*GOAL OF THE EXERCISE*: Your task is to give the data again, exactly, with every line intact.
_ _ _
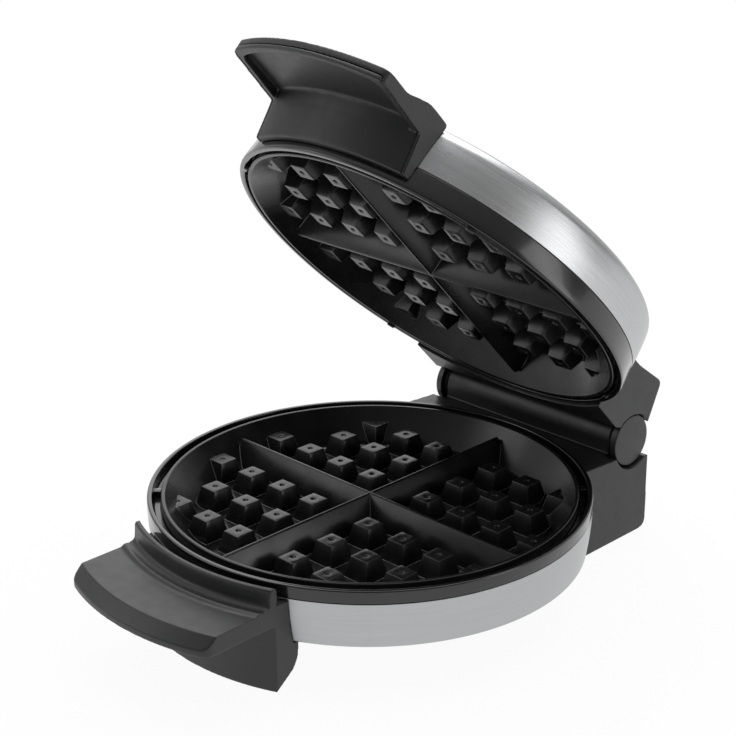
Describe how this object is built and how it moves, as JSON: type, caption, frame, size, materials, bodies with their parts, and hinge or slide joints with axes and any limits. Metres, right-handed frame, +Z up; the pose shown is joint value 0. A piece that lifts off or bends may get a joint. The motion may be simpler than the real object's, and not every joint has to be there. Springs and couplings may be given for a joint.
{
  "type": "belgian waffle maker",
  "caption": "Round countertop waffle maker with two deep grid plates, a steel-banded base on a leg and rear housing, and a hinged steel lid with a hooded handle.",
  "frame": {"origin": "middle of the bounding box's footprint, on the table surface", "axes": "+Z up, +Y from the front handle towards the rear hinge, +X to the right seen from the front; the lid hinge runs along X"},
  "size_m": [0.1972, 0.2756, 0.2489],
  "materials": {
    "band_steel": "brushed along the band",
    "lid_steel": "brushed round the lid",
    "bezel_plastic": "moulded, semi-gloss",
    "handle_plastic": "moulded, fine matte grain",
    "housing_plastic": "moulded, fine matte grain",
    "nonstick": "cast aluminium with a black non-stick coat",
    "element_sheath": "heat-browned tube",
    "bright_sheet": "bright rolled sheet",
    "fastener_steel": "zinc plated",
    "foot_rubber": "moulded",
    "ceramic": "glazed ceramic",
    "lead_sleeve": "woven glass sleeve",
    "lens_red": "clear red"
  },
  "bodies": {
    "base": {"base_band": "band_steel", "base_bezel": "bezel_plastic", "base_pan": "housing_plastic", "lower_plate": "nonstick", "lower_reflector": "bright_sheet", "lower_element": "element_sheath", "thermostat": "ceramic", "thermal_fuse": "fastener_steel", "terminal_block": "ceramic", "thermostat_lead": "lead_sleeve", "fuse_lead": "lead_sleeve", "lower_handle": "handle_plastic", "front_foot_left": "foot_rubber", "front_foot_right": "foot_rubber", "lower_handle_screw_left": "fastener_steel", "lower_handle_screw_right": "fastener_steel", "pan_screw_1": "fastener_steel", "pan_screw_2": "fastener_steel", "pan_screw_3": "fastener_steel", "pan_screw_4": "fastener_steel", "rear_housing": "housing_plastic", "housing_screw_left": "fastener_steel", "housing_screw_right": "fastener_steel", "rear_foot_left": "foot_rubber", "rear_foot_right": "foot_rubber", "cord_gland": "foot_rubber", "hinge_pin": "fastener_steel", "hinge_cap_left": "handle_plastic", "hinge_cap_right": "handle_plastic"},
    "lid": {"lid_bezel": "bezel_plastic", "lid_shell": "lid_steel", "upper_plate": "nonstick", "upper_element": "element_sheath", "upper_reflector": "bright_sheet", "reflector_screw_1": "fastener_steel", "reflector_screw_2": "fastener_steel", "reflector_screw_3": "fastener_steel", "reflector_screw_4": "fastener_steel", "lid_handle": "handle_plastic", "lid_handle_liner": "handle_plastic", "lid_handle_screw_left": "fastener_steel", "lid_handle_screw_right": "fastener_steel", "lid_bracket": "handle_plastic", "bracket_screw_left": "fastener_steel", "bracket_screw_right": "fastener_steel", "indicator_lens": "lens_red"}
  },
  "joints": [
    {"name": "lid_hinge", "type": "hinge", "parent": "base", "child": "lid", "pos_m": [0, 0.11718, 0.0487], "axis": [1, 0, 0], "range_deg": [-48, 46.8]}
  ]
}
_ _ _
*ANSWER TO THE TASK*:
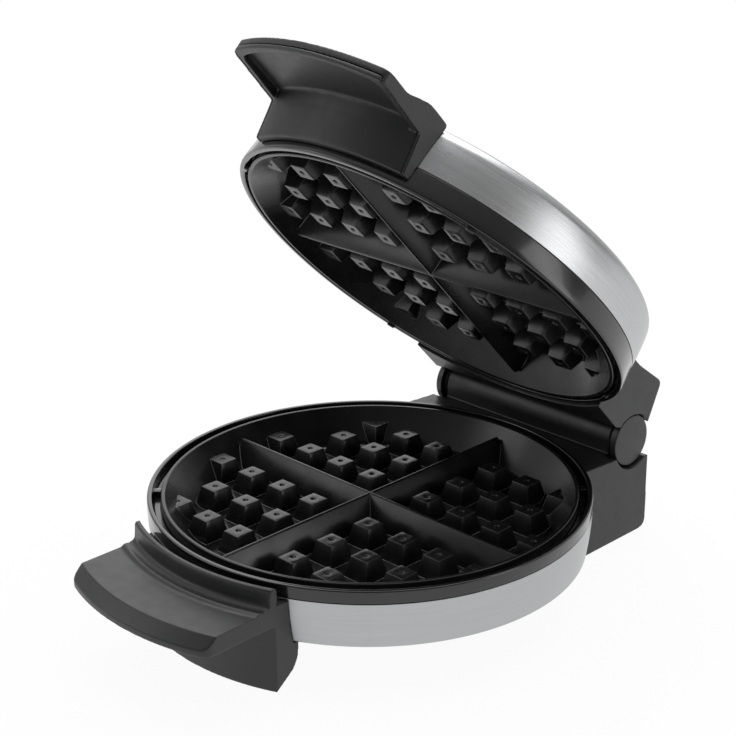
Describe how this object is built and how it moves, as JSON: type, caption, frame, size, materials, bodies with their parts, and hinge or slide joints with axes and any limits. Metres, right-handed frame, +Z up; the pose shown is joint value 0. A piece that lifts off or bends may get a joint. The motion may be simpler than the real object's, and not every joint has to be there. Springs and couplings may be given for a joint.
{
  "type": "belgian waffle maker",
  "caption": "Round countertop waffle maker with two deep grid plates, a steel-banded base on a leg and rear housing, and a hinged steel lid with a hooded handle.",
  "frame": {"origin": "middle of the bounding box's footprint, on the table surface", "axes": "+Z up, +Y from the front handle towards the rear hinge, +X to the right seen from the front; the lid hinge runs along X"},
  "size_m": [0.1972, 0.2756, 0.2489],
  "materials": {
    "band_steel": "brushed along the band",
    "lid_steel": "brushed round the lid",
    "bezel_plastic": "moulded, semi-gloss",
    "handle_plastic": "moulded, fine matte grain",
    "housing_plastic": "moulded, fine matte grain",
    "nonstick": "cast aluminium with a black non-stick coat",
    "element_sheath": "heat-browned tube",
    "bright_sheet": "bright rolled sheet",
    "fastener_steel": "zinc plated",
    "foot_rubber": "moulded",
    "ceramic": "glazed ceramic",
    "lead_sleeve": "woven glass sleeve",
    "lens_red": "clear red"
  },
  "bodies": {
    "base": {"base_band": "band_steel", "base_bezel": "bezel_plastic", "base_pan": "housing_plastic", "lower_plate": "nonstick", "lower_reflector": "bright_sheet", "lower_element": "element_sheath", "thermostat": "ceramic", "thermal_fuse": "fastener_steel", "terminal_block": "ceramic", "thermostat_lead": "lead_sleeve", "fuse_lead": "lead_sleeve", "lower_handle": "handle_plastic", "front_foot_left": "foot_rubber", "front_foot_right": "foot_rubber", "lower_handle_screw_left": "fastener_steel", "lower_handle_screw_right": "fastener_steel", "pan_screw_1": "fastener_steel", "pan_screw_2": "fastener_steel", "pan_screw_3": "fastener_steel", "pan_screw_4": "fastener_steel", "rear_housing": "housing_plastic", "housing_screw_left": "fastener_steel", "housing_screw_right": "fastener_steel", "rear_foot_left": "foot_rubber", "rear_foot_right": "foot_rubber", "cord_gland": "foot_rubber", "hinge_pin": "fastener_steel", "hinge_cap_left": "handle_plastic", "hinge_cap_right": "handle_plastic"},
    "lid": {"lid_bezel": "bezel_plastic", "lid_shell": "lid_steel", "upper_plate": "nonstick", "upper_element": "element_sheath", "upper_reflector": "bright_sheet", "reflector_screw_1": "fastener_steel", "reflector_screw_2": "fastener_steel", "reflector_screw_3": "fastener_steel", "reflector_screw_4": "fastener_steel", "lid_handle": "handle_plastic", "lid_handle_liner": "handle_plastic", "lid_handle_screw_left": "fastener_steel", "lid_handle_screw_right": "fastener_steel", "lid_bracket": "handle_plastic", "bracket_screw_left": "fastener_steel", "bracket_screw_right": "fastener_steel", "indicator_lens": "lens_red"}
  },
  "joints": [
    {"name": "lid_hinge", "type": "hinge", "parent": "base", "child": "lid", "pos_m": [0, 0.11718, 0.0487], "axis": [1, 0, 0], "range_deg": [-48, 46.8]}
  ]
}